At about the same time, a much younger version of the husband (Beatty, of course) shows up at the mountain house and says all the things the husband should have said decades ago. Is it too late? Is it just in time? You must take “one step beyond” to find out. …
“The Sacred Mushroom” Host John Newland becomes the show when he travels to Mexico to learn about mushrooms that heighten extrasensory perception (ESP) powers in average human beings. This is 1960 and publicity of Timothy Leary and his Harvard experiments with LAS were still a couple of years away.
Newland and some academics consume mushrooms on camera “in the name of science.” Their conclusion: Mushrooms, good. Colors, good. ESP, good. “Groovy” was not yet a part of the human vocabulary.
RE-RUN: Rose and I rewatched Alfred Hitchcock’s “The Lady Vanishes” as a mid-day matinee. (The full movie is available on yesterday’s Log, May 17.) Well, I rewatched it, she was seeing it for the first time. Which is great. I love the movie. I love sharing it with people I love.
And the experience really heightened awareness that movie-watching at its best is a communal experience. There is nothing like laughing, shrieking, groaning, cheering, booing, or sighing in sync with a theater full of people.

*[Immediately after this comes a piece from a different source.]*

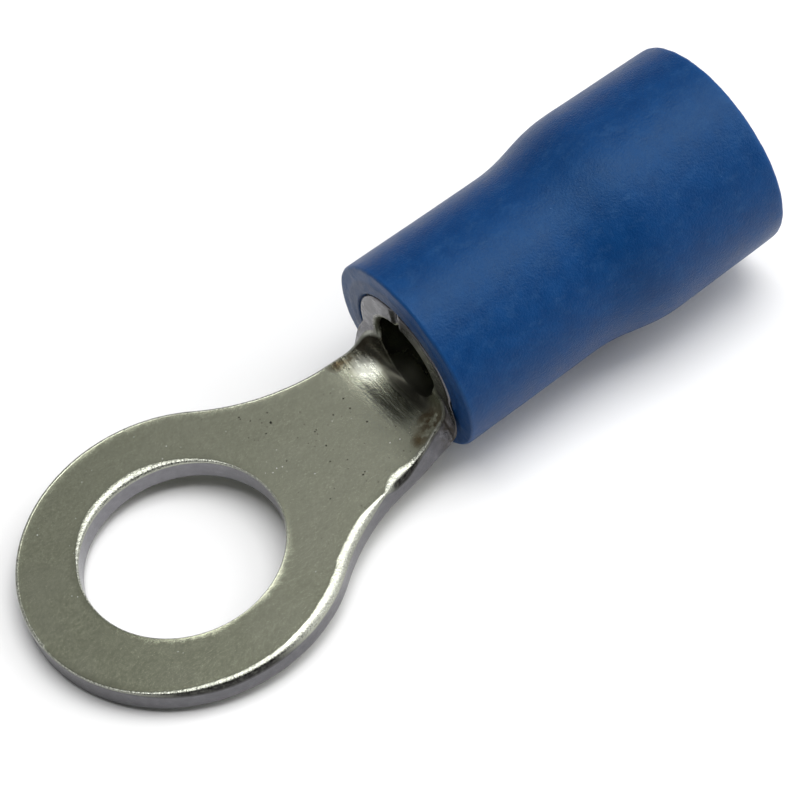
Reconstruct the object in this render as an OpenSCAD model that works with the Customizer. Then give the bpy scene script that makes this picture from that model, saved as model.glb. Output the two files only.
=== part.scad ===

Today we have to settle for four-year-old comments on YouTube video. Which is really sad. One of the first things I want to do when all this is over is catch a first-run movie with a bunch of rowdy fans in a dimly-lit movie house. With popcorn. And a coke. And a bag of M&M Peanuts to scarf down.
GETTING BAKED: To my utter delight and sugar high, Rose whipped up a couple of batches of chocolate chip-peanut butter cookies today. Actually, not a lot of sugar, no flour, but lots of great things like oats and more chocolate and more organic peanut butter.
I think I’ll go sneak a couple out of the cookie jar right now. The perfect thing to do, just before bed. …
(The original post said “no sugar” — and I have since been corrected by my editor-for-life. My apologies.)